#### [Exercise details]
Give again only those lines from the start of the entries through the line holding "coat.position.set(-centre.x, -centre.y, -box.min.z);", leaving them as they are.

#### [Part of a data file]
++++
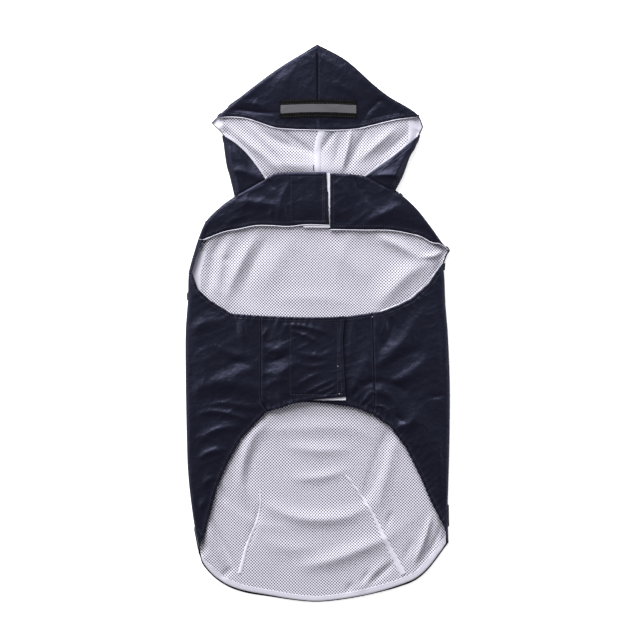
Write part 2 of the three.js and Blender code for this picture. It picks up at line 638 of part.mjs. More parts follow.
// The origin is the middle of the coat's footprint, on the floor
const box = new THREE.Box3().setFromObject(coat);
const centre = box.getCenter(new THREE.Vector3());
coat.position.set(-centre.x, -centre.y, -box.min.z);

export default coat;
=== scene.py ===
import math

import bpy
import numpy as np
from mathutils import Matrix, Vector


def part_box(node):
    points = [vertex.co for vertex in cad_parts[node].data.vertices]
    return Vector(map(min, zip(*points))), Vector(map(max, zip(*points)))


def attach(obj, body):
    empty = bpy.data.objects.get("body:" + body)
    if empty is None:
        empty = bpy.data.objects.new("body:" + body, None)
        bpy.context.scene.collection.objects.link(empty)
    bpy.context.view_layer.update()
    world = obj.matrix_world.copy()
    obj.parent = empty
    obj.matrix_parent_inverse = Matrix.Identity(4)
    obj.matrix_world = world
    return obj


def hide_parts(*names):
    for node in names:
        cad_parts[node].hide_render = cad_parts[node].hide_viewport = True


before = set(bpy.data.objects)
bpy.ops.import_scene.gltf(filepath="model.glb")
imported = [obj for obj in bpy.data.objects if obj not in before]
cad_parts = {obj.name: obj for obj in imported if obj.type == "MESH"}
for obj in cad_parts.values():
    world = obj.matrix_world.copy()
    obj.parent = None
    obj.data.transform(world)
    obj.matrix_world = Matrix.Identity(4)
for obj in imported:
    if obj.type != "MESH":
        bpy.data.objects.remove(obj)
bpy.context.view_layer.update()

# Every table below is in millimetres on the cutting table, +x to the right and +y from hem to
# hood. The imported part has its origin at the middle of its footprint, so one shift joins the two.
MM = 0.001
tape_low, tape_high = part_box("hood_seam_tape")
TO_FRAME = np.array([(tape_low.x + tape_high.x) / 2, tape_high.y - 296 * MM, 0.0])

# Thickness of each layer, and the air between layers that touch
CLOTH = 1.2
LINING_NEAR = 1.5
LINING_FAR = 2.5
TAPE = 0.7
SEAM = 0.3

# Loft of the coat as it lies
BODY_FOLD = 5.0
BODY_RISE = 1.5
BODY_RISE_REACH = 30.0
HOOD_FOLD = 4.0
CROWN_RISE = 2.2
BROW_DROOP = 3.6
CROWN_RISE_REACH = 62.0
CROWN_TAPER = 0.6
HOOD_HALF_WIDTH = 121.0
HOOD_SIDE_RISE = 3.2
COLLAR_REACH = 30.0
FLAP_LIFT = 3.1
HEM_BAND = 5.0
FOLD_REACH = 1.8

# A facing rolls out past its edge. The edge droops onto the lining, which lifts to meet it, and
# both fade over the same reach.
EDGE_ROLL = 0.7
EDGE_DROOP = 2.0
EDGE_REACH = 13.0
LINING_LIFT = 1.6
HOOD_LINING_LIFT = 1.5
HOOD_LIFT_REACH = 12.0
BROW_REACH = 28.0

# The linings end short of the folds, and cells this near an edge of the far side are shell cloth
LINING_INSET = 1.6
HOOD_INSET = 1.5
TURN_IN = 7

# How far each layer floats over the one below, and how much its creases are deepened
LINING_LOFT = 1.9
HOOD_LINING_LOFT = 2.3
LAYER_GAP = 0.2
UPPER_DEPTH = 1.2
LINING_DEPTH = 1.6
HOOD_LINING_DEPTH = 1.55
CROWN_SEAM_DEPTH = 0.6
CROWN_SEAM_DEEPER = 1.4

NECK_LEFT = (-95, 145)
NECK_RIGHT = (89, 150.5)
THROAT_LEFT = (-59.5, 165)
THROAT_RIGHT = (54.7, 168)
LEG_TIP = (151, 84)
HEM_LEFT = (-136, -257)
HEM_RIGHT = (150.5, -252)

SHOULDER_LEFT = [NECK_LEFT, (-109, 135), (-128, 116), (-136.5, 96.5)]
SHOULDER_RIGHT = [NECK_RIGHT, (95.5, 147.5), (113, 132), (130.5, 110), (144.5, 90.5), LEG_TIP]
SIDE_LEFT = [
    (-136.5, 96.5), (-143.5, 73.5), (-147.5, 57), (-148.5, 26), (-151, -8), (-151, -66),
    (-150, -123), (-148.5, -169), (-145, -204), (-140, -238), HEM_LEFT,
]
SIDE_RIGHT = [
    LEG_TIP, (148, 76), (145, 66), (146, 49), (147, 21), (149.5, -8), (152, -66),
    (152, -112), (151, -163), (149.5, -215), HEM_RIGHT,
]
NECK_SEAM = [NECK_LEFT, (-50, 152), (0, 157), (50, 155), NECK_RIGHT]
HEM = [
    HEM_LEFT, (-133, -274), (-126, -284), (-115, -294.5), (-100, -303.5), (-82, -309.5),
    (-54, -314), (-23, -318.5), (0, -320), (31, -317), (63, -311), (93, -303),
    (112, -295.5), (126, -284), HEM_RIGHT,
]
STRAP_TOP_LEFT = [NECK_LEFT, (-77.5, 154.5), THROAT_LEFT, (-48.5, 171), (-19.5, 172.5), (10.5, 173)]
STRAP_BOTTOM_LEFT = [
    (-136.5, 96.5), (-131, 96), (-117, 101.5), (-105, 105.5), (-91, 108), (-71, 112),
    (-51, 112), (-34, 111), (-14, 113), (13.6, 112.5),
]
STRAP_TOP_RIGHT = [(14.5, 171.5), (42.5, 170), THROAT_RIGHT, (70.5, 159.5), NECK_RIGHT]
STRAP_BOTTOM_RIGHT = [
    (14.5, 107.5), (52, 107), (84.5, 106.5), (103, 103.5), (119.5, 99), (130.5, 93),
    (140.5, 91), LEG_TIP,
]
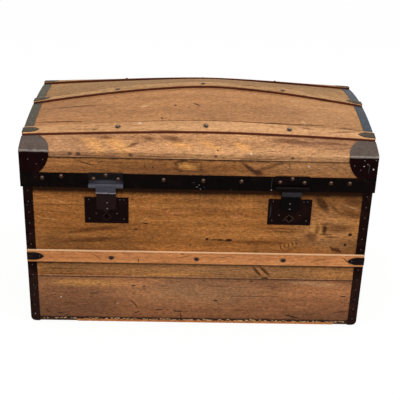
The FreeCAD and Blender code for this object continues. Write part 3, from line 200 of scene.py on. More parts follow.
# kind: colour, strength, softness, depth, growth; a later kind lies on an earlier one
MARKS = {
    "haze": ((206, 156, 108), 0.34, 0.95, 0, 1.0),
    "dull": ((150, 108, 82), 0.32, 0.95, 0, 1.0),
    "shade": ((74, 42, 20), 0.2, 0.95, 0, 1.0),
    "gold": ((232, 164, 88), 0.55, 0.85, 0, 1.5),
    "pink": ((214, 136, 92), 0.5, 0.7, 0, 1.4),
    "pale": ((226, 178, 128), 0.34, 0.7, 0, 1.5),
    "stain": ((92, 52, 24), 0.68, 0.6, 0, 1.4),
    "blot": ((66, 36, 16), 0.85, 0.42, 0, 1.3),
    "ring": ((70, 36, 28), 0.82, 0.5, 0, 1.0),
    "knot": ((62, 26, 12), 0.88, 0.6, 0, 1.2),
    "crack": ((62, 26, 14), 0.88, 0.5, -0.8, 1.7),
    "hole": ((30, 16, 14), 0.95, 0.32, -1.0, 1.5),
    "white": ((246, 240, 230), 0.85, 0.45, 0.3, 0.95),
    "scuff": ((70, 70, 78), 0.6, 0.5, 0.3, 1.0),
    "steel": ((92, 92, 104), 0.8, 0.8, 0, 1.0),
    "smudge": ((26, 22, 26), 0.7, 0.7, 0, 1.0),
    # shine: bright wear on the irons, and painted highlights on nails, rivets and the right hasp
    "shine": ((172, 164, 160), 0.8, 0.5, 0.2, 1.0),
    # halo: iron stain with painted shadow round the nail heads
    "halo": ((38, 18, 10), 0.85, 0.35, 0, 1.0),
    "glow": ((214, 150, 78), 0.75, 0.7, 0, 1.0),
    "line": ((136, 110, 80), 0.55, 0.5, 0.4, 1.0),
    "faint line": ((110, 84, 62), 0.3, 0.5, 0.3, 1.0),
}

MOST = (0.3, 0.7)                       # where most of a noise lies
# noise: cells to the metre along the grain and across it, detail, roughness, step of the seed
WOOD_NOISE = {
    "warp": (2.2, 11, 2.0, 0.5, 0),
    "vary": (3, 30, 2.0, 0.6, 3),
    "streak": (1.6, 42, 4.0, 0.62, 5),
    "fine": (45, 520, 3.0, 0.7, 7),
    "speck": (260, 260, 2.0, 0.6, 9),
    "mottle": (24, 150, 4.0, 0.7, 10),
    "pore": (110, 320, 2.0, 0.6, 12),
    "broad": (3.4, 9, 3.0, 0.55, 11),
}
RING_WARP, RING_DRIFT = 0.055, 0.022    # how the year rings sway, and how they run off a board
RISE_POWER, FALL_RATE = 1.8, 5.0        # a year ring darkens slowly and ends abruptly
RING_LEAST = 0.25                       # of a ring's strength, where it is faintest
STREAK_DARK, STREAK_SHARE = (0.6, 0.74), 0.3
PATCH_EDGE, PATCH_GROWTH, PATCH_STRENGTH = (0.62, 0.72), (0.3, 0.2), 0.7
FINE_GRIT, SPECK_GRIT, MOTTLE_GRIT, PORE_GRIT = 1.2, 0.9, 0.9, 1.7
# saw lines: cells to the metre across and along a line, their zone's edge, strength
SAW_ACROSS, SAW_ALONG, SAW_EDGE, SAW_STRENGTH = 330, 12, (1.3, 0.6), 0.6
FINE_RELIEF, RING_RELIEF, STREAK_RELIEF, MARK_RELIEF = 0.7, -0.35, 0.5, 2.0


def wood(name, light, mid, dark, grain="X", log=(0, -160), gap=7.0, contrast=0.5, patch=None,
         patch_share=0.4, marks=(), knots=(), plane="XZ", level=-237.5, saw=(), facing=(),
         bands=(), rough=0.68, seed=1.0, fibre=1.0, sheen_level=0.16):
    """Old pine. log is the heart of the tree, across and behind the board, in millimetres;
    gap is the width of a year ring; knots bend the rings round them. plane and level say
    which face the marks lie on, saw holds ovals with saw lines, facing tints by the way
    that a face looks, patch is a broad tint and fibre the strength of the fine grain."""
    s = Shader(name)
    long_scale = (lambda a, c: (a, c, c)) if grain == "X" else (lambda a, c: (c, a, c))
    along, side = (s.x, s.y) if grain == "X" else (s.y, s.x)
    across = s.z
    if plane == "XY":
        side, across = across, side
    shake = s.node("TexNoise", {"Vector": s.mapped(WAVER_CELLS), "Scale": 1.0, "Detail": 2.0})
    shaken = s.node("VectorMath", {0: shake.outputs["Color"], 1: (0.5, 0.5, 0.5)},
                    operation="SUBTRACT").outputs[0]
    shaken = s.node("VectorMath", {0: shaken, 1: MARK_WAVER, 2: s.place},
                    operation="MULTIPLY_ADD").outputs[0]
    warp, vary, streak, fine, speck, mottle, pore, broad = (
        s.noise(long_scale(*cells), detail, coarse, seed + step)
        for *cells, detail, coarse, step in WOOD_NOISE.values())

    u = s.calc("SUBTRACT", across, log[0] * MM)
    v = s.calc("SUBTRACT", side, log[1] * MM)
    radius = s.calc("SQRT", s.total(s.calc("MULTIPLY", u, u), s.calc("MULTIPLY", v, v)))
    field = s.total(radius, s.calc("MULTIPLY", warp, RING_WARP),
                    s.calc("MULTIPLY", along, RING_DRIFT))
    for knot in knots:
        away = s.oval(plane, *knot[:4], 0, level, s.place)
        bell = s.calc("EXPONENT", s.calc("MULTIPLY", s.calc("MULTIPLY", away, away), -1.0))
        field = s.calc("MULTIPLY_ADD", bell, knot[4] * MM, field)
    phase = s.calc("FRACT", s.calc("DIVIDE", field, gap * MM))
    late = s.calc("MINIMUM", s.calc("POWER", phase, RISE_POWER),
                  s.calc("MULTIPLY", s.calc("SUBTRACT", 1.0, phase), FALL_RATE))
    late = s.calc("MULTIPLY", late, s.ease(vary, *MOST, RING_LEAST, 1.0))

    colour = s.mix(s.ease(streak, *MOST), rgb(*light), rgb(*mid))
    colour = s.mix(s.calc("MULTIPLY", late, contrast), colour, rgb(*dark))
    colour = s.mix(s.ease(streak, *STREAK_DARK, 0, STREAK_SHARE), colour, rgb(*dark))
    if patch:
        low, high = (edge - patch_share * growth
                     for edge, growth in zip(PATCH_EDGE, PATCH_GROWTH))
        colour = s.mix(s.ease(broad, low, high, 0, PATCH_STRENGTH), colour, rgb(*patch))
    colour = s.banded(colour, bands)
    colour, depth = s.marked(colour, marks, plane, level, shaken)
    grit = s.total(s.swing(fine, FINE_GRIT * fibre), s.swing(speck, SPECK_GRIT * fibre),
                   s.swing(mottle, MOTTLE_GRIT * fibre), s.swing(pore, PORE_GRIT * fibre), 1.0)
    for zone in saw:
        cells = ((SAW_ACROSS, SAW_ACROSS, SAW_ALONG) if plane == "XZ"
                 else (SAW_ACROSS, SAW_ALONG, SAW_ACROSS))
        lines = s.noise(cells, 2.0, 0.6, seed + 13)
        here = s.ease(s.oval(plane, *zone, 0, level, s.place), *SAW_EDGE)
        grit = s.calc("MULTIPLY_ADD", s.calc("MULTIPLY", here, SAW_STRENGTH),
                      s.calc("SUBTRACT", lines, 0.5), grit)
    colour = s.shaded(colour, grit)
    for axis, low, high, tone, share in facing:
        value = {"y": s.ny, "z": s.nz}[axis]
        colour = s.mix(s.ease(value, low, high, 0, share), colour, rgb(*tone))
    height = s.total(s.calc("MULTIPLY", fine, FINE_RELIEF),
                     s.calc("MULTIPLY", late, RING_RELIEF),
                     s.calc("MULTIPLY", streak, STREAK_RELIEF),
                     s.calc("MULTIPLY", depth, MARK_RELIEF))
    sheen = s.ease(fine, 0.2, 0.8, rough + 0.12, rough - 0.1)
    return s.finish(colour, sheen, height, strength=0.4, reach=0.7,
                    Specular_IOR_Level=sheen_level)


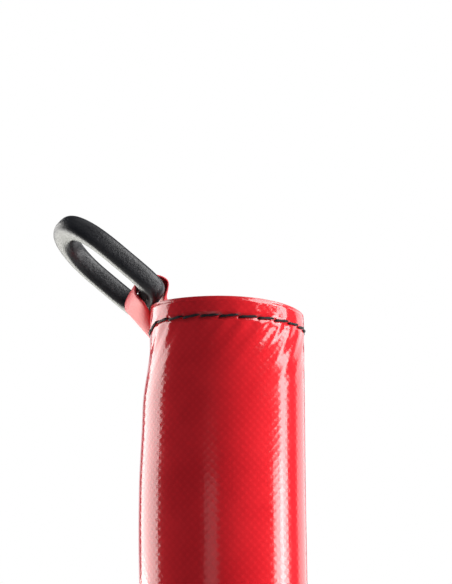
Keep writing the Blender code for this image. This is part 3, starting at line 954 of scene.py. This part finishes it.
++++
#### [Exercise solution]
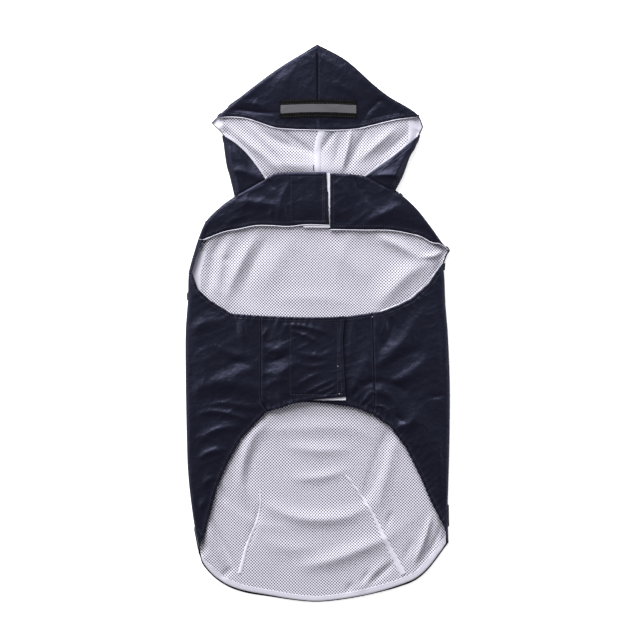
Write part 2 of the three.js and Blender code for this picture. It picks up at line 638 of part.mjs. More parts follow.
// The origin is the middle of the coat's footprint, on the floor
const box = new THREE.Box3().setFromObject(coat);
const centre = box.getCenter(new THREE.Vector3());
coat.position.set(-centre.x, -centre.y, -box.min.z);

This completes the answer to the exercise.